§ **Exercise task**
Reproduce all of the listing below without alteration.

§ **Data lines**
[start]

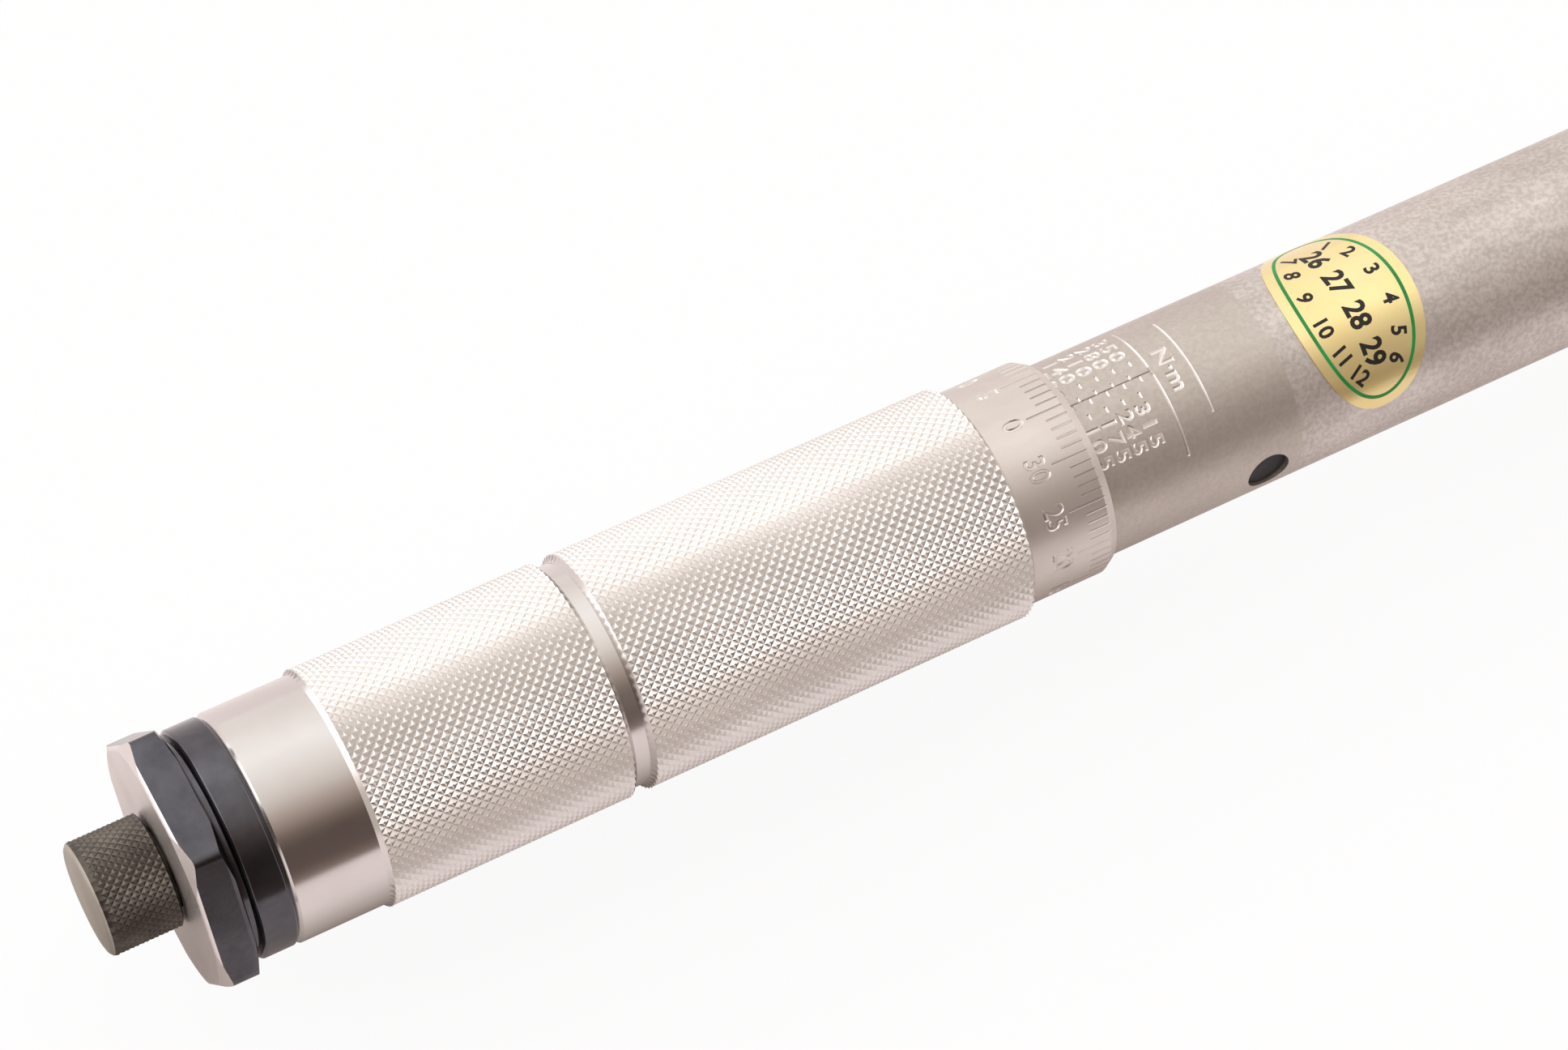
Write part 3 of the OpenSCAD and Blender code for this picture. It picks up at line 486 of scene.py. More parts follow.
def printing_ink(name, dark, light):
    """Screen-printed ink: matt, a little uneven where it is thin."""
    material = blank(name)
    place = add(material, "ShaderNodeTexCoord").outputs["Object"]
    thin = add(material, "ShaderNodeTexNoise", {"Vector": place, "Scale": noise_scale(2.0), "Detail": 4.0,
                                                "Roughness": 0.55}).outputs["Fac"]
    colour = add(material, "ShaderNodeValToRGB", {"Fac": thin}, stops=[(0.3, dark), (0.75, light)])
    shader = add(material, "ShaderNodeBsdfPrincipled", {"Base Color": colour.outputs["Color"],
                                                        "Roughness": 0.45, "Specular IOR Level": 0.4})
    add(material, "ShaderNodeOutputMaterial", {"Surface": shader.outputs[0]})
    return material


TUBE_CHROME = satin_chrome("satin_hard_chrome", "#dbd4cf", "#c9c2bc", 6, 0.44, 0.58, 0.008, "#eae8e6")
SCALE_CHROME = satin_chrome("machined_scale_chrome", "#c9c1ba", "#bfb7af", 12, 0.43, 0.52, 0.005, "#f5f4f3")
THIMBLE_CHROME = satin_chrome("thimble_chrome", "#d9d2cd", "#cdc5be", 8, 0.37, 0.45, 0.006)
KNURL_CHROME = satin_chrome("knurled_chrome", "#e6e2df", "#dad5d1", 6, 0.24, 0.32, 0.001)
RING_CHROME = turned_chrome("turned_chrome", "#dcd7d4", "#d1cbc7", 0.17, 0.35, 0.0006)
STAMPED_CHROME = satin_chrome("stamped_chrome", "#e2ddd9", "#d5cfcb", 5, 0.24, 0.32, 0.001)
HEAD_CHROME = satin_chrome("polished_chrome", "#bab7b4", "#aeaaa7", 20, 0.11, 0.16, 0.0004)
DRIVE_STEEL = bare_steel("ground_drive_steel", "#b5b2ae", "#a29e9a", 0.24)
BLACK_OXIDE = black_oxide("black_oxide_steel", "#4c4a4e", "#6a696e", 0.16, 0.0025)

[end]

§ **Output below**
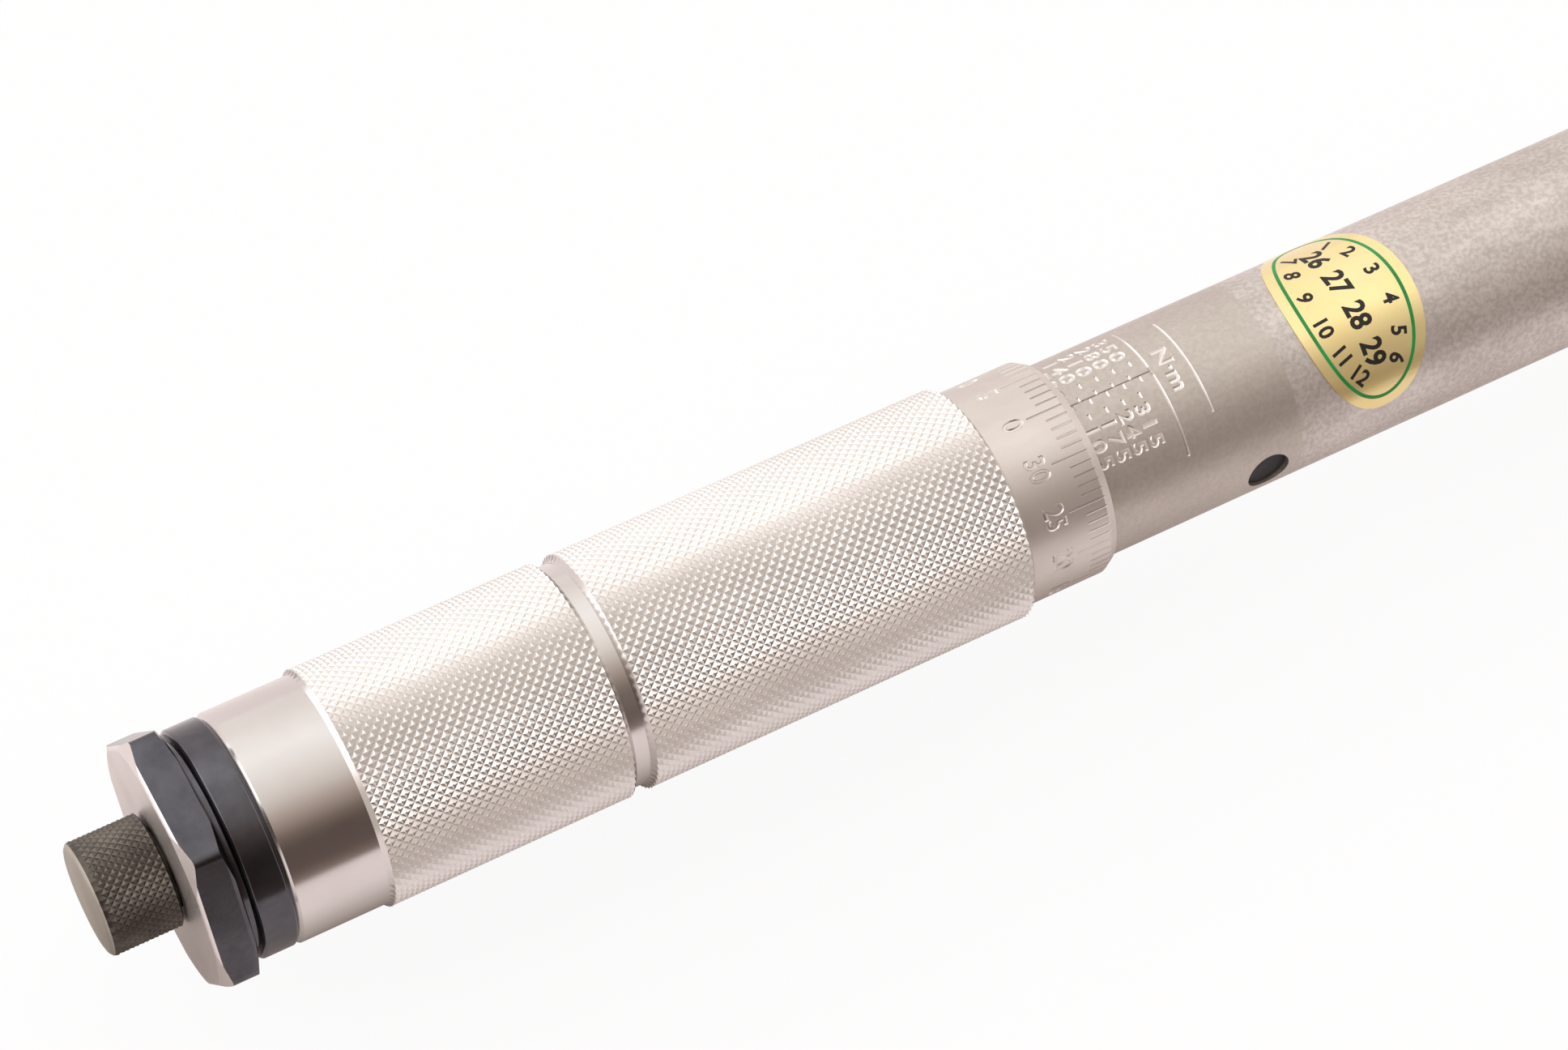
Write part 3 of the OpenSCAD and Blender code for this picture. It picks up at line 486 of scene.py. More parts follow.
def printing_ink(name, dark, light):
    """Screen-printed ink: matt, a little uneven where it is thin."""
    material = blank(name)
    place = add(material, "ShaderNodeTexCoord").outputs["Object"]
    thin = add(material, "ShaderNodeTexNoise", {"Vector": place, "Scale": noise_scale(2.0), "Detail": 4.0,
                                                "Roughness": 0.55}).outputs["Fac"]
    colour = add(material, "ShaderNodeValToRGB", {"Fac": thin}, stops=[(0.3, dark), (0.75, light)])
    shader = add(material, "ShaderNodeBsdfPrincipled", {"Base Color": colour.outputs["Color"],
                                                        "Roughness": 0.45, "Specular IOR Level": 0.4})
    add(material, "ShaderNodeOutputMaterial", {"Surface": shader.outputs[0]})
    return material


TUBE_CHROME = satin_chrome("satin_hard_chrome", "#dbd4cf", "#c9c2bc", 6, 0.44, 0.58, 0.008, "#eae8e6")
SCALE_CHROME = satin_chrome("machined_scale_chrome", "#c9c1ba", "#bfb7af", 12, 0.43, 0.52, 0.005, "#f5f4f3")
THIMBLE_CHROME = satin_chrome("thimble_chrome", "#d9d2cd", "#cdc5be", 8, 0.37, 0.45, 0.006)
KNURL_CHROME = satin_chrome("knurled_chrome", "#e6e2df", "#dad5d1", 6, 0.24, 0.32, 0.001)
RING_CHROME = turned_chrome("turned_chrome", "#dcd7d4", "#d1cbc7", 0.17, 0.35, 0.0006)
STAMPED_CHROME = satin_chrome("stamped_chrome", "#e2ddd9", "#d5cfcb", 5, 0.24, 0.32, 0.001)
HEAD_CHROME = satin_chrome("polished_chrome", "#bab7b4", "#aeaaa7", 20, 0.11, 0.16, 0.0004)
DRIVE_STEEL = bare_steel("ground_drive_steel", "#b5b2ae", "#a29e9a", 0.24)
BLACK_OXIDE = black_oxide("black_oxide_steel", "#4c4a4e", "#6a696e", 0.16, 0.0025)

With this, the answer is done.